** BEGIN Provided material **

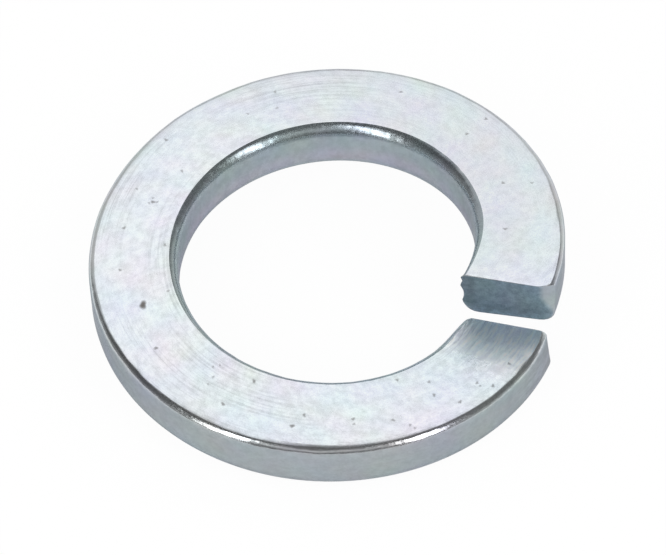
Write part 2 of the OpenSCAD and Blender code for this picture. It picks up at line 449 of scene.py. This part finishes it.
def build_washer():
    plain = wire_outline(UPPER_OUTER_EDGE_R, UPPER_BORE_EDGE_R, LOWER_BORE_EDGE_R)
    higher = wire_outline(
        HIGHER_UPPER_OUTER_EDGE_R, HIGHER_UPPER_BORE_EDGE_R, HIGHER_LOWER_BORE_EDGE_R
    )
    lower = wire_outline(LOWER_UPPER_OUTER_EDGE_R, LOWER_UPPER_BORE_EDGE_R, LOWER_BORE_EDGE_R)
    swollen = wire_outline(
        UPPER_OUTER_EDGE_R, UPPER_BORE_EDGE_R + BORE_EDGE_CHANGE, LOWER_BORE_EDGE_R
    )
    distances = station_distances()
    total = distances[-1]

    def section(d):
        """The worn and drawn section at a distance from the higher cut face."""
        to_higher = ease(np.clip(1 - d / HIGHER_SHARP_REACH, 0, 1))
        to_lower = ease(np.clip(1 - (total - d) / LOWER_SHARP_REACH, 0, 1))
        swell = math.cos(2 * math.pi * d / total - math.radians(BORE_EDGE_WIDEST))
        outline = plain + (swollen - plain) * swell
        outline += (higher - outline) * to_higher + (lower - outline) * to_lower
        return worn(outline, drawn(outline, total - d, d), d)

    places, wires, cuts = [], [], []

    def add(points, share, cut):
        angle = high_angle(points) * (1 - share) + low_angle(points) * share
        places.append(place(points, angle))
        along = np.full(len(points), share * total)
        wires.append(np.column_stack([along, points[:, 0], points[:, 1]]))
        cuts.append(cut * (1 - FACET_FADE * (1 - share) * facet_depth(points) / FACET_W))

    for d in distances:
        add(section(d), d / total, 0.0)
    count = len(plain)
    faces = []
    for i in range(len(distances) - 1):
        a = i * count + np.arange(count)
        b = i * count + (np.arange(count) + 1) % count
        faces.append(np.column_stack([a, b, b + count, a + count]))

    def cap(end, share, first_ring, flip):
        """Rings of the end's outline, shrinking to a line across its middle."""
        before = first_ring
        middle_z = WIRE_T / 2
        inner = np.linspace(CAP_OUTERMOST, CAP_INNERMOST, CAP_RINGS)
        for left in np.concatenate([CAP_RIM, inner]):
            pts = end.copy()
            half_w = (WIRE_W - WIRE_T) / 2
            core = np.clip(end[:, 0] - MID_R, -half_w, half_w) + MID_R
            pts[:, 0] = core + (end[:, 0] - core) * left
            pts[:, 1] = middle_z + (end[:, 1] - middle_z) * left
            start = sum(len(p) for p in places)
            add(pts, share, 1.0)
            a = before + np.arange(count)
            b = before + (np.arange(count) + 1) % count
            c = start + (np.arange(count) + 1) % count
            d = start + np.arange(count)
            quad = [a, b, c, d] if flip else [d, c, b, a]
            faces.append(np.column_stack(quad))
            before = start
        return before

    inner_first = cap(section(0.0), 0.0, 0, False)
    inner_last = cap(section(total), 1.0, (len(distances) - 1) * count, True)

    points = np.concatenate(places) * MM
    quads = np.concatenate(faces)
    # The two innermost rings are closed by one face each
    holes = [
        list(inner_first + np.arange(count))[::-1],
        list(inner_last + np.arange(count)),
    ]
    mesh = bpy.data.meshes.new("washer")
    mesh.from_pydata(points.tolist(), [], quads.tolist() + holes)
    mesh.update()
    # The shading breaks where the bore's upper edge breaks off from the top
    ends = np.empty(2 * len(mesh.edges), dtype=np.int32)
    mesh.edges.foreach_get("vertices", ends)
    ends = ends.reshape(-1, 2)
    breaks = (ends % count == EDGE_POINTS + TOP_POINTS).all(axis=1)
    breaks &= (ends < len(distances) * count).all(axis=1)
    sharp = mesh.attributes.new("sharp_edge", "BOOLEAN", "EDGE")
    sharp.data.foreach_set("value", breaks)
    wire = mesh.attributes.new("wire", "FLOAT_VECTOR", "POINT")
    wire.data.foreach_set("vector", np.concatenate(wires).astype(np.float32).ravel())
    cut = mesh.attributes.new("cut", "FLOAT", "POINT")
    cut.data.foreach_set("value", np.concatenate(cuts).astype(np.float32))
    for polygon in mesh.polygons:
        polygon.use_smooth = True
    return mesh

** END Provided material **
** BEGIN Provided material **

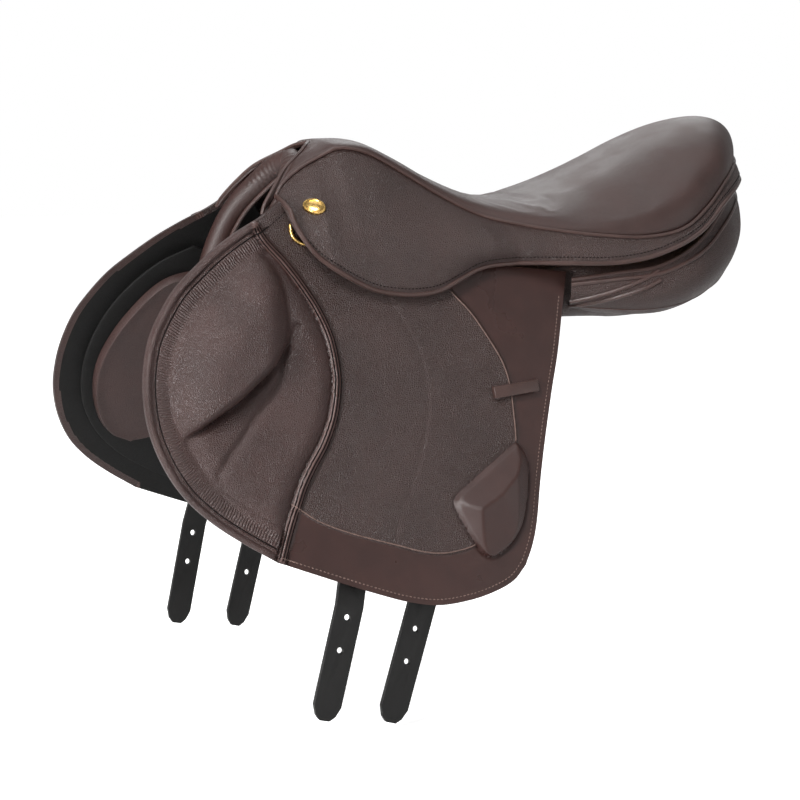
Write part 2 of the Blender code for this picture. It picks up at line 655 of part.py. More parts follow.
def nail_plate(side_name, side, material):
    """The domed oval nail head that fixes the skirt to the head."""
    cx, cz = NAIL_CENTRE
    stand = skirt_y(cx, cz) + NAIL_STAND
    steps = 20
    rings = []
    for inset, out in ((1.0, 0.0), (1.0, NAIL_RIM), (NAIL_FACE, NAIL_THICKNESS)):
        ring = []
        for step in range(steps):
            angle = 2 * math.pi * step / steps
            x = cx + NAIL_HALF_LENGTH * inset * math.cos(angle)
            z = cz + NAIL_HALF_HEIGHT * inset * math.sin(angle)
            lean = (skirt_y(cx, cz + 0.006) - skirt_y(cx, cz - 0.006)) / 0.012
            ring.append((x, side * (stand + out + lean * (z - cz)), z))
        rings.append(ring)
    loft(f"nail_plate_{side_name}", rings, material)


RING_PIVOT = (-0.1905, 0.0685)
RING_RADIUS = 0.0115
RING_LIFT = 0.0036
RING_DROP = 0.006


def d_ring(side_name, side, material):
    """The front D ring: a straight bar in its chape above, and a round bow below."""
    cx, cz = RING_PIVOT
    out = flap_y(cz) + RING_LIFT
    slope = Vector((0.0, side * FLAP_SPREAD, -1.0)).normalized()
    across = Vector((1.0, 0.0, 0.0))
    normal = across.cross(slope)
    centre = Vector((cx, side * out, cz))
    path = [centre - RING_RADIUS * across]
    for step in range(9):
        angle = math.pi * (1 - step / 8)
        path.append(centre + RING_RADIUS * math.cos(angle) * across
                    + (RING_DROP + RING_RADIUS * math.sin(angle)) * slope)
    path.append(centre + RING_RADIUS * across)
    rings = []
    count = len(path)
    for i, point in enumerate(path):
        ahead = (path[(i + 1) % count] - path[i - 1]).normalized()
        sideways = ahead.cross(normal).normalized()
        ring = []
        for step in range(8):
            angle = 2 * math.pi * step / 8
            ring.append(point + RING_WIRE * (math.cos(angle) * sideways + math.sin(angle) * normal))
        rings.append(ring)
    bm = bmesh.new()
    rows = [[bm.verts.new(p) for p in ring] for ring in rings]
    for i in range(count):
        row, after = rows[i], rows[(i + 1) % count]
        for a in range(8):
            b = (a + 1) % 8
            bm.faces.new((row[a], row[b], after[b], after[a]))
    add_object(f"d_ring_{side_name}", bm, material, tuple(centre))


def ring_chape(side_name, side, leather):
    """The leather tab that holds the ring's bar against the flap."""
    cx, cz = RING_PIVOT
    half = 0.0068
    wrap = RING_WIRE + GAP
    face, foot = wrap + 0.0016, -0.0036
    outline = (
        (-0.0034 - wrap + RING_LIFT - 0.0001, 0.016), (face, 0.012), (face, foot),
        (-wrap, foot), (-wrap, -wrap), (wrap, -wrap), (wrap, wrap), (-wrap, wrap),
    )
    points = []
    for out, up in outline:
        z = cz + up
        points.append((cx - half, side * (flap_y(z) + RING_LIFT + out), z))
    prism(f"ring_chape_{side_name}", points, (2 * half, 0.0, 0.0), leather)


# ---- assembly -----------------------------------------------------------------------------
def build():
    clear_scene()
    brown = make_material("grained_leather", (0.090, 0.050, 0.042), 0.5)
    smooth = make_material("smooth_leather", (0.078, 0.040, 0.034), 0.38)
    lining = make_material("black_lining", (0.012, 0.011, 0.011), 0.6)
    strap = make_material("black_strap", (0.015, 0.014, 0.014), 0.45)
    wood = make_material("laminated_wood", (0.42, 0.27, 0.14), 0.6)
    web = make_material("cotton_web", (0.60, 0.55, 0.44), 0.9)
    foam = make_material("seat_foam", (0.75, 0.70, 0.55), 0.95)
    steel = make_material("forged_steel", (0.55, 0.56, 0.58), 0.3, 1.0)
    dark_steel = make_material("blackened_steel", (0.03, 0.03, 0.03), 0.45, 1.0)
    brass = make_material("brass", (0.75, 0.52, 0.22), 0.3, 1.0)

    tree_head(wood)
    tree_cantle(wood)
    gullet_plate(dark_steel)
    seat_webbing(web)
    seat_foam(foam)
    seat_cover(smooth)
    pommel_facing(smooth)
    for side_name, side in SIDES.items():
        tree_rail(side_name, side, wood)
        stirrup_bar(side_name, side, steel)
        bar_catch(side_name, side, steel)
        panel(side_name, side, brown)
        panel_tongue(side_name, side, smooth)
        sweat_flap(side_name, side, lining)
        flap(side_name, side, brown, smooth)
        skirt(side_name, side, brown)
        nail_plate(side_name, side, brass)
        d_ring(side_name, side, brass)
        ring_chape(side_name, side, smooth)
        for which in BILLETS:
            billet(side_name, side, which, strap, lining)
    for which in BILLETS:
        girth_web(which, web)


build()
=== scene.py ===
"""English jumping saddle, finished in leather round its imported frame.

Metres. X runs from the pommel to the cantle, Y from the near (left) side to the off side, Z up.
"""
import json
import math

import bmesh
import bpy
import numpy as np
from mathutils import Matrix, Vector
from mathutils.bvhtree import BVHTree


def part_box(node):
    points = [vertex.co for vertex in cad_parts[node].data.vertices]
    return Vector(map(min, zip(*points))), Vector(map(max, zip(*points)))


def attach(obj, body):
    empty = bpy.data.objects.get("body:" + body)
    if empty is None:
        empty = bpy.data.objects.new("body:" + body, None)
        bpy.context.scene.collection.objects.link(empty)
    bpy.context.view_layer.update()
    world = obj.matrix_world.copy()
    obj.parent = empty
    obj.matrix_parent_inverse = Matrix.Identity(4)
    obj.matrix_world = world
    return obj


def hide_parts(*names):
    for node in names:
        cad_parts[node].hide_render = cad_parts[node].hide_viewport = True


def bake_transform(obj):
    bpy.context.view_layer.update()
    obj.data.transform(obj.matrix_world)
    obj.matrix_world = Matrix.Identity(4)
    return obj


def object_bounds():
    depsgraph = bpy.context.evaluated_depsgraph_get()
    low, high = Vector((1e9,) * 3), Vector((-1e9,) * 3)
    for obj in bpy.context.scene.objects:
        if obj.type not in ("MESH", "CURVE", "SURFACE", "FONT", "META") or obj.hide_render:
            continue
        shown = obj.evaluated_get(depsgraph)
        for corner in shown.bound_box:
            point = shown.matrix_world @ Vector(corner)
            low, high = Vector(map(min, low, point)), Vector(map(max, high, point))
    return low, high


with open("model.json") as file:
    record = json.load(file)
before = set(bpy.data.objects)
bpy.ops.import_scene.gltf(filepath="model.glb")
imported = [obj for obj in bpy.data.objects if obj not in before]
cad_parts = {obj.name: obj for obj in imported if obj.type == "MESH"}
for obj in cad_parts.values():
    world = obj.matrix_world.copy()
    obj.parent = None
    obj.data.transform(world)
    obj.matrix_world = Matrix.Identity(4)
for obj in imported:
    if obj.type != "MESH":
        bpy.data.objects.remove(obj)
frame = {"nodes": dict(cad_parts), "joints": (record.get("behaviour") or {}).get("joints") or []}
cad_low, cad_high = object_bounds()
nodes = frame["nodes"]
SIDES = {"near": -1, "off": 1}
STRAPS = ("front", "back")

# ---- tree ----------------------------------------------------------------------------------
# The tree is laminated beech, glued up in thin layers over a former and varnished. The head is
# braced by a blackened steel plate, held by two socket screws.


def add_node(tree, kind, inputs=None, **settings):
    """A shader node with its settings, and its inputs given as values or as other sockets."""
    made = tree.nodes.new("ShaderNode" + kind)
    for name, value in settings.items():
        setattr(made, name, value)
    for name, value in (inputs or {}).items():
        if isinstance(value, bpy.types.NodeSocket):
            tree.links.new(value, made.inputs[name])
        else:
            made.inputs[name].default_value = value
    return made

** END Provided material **
** BEGIN Provided material **

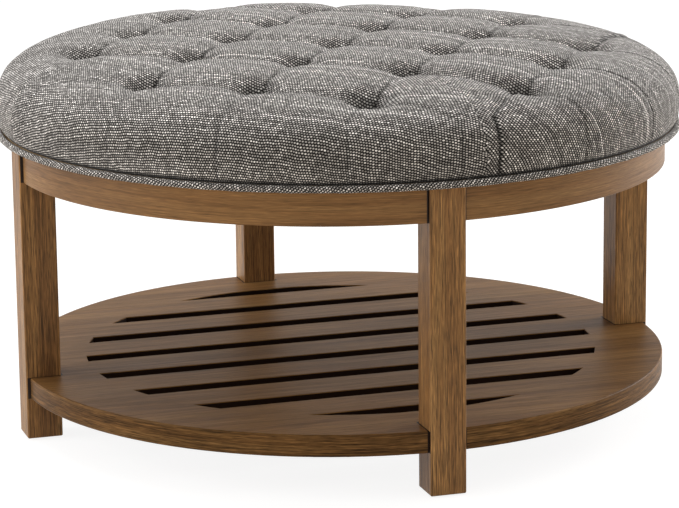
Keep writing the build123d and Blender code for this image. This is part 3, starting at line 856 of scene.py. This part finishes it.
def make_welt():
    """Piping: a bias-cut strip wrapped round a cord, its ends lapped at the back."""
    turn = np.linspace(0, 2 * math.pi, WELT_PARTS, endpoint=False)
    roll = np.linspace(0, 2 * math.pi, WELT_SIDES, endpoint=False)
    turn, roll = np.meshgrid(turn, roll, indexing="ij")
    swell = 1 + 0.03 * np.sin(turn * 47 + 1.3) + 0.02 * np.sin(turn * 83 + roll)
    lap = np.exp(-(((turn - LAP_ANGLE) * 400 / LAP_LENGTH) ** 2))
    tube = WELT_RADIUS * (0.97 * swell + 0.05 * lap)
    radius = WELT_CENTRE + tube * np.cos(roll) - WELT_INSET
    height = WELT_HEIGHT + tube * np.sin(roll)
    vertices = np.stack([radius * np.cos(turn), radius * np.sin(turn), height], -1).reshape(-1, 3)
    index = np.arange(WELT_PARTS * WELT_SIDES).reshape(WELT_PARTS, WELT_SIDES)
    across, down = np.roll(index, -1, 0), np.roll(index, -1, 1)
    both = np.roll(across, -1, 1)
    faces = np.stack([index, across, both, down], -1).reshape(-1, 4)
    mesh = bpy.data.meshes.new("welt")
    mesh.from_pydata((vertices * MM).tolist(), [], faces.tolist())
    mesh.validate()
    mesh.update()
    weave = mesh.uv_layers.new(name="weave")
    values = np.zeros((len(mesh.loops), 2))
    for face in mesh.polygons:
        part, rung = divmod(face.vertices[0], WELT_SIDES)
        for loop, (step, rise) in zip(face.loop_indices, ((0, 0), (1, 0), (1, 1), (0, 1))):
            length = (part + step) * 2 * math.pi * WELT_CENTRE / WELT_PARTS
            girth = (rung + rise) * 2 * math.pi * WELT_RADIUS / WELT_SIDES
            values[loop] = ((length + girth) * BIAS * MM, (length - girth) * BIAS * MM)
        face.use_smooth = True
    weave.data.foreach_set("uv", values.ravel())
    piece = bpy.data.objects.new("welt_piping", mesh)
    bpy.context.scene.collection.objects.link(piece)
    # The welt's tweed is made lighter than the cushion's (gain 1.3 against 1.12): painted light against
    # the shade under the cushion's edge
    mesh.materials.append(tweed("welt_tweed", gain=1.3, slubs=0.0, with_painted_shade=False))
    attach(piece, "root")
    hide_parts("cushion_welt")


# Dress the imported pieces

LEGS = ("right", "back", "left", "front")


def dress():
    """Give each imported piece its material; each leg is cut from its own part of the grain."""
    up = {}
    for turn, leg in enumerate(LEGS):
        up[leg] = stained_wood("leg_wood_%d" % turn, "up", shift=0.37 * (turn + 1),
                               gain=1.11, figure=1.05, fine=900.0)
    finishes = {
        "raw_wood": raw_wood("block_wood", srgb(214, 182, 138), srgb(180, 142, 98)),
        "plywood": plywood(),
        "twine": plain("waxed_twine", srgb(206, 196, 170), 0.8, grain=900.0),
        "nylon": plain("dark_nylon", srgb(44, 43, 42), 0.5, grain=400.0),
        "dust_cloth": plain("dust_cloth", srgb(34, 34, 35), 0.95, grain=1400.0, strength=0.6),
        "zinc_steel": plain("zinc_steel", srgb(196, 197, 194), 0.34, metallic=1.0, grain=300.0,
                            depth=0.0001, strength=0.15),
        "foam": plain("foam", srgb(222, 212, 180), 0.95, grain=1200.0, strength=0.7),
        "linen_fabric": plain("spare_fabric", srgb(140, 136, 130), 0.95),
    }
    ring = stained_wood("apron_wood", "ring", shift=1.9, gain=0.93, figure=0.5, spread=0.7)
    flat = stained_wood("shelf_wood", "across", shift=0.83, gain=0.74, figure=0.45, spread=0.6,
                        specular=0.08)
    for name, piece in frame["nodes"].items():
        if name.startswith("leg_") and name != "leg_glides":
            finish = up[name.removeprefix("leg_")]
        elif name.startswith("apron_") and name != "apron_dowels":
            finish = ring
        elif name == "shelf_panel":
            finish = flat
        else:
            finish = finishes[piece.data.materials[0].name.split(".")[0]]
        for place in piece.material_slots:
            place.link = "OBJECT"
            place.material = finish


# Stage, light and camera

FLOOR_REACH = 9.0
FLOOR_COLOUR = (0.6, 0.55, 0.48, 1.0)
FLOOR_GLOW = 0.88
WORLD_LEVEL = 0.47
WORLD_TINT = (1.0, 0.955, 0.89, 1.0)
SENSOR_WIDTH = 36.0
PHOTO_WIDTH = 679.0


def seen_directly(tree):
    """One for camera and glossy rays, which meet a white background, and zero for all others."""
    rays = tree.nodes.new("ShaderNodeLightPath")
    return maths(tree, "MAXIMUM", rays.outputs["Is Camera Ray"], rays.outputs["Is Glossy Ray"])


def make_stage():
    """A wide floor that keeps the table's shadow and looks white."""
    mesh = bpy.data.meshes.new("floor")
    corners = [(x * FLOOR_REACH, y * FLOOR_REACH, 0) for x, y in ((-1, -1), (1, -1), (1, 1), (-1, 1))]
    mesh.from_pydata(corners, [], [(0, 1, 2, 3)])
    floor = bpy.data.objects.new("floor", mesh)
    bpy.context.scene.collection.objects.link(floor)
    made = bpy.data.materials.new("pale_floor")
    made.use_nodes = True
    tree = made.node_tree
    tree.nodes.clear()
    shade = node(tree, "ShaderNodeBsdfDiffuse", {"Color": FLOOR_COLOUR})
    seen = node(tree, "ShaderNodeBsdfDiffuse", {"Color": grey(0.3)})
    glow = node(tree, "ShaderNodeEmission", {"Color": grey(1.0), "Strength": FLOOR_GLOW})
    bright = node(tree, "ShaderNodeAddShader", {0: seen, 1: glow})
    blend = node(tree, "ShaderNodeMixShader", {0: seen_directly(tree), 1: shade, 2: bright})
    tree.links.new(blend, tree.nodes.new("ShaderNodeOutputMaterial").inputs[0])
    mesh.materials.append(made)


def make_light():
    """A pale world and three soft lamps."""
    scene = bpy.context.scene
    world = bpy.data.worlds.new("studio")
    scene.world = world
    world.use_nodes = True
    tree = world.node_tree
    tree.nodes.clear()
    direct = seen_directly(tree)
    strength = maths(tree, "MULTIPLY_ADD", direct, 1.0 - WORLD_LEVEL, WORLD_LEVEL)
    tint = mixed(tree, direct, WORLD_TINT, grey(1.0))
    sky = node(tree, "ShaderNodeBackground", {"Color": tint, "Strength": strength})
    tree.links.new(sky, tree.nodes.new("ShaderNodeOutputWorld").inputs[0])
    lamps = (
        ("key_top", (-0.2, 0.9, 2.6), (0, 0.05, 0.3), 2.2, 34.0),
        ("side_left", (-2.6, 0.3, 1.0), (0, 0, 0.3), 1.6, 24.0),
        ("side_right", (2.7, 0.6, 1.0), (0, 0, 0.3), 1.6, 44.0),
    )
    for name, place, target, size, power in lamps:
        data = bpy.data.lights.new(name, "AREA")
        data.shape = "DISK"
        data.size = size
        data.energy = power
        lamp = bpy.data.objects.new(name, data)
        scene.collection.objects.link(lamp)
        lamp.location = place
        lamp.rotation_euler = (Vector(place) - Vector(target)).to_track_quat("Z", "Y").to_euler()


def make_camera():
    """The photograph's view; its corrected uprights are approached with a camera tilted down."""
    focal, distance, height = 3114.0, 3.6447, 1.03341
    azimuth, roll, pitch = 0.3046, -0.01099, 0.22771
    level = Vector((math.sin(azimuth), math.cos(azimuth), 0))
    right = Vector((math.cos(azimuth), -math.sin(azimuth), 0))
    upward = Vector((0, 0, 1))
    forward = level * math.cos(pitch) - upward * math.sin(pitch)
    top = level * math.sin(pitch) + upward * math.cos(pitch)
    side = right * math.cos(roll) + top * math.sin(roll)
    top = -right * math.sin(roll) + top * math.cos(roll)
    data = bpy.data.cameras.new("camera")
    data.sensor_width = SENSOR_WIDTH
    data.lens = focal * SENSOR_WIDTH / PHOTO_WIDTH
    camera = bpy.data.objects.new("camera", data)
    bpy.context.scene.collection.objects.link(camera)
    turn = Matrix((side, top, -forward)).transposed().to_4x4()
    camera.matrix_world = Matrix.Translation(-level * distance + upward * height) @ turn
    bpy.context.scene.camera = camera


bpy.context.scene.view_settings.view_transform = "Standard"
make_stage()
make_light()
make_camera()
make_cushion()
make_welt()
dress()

** END Provided material **

Requirements:
Search the data for "this". Copy every matching line.

Reply to the task:
Write part 2 of the OpenSCAD and Blender code for this picture. It picks up at line 449 of scene.py. This part finishes it.
Write part 2 of the Blender code for this picture. It picks up at line 655 of part.py. More parts follow.
Keep writing the build123d and Blender code for this image. This is part 3, starting at line 856 of scene.py. This part finishes it.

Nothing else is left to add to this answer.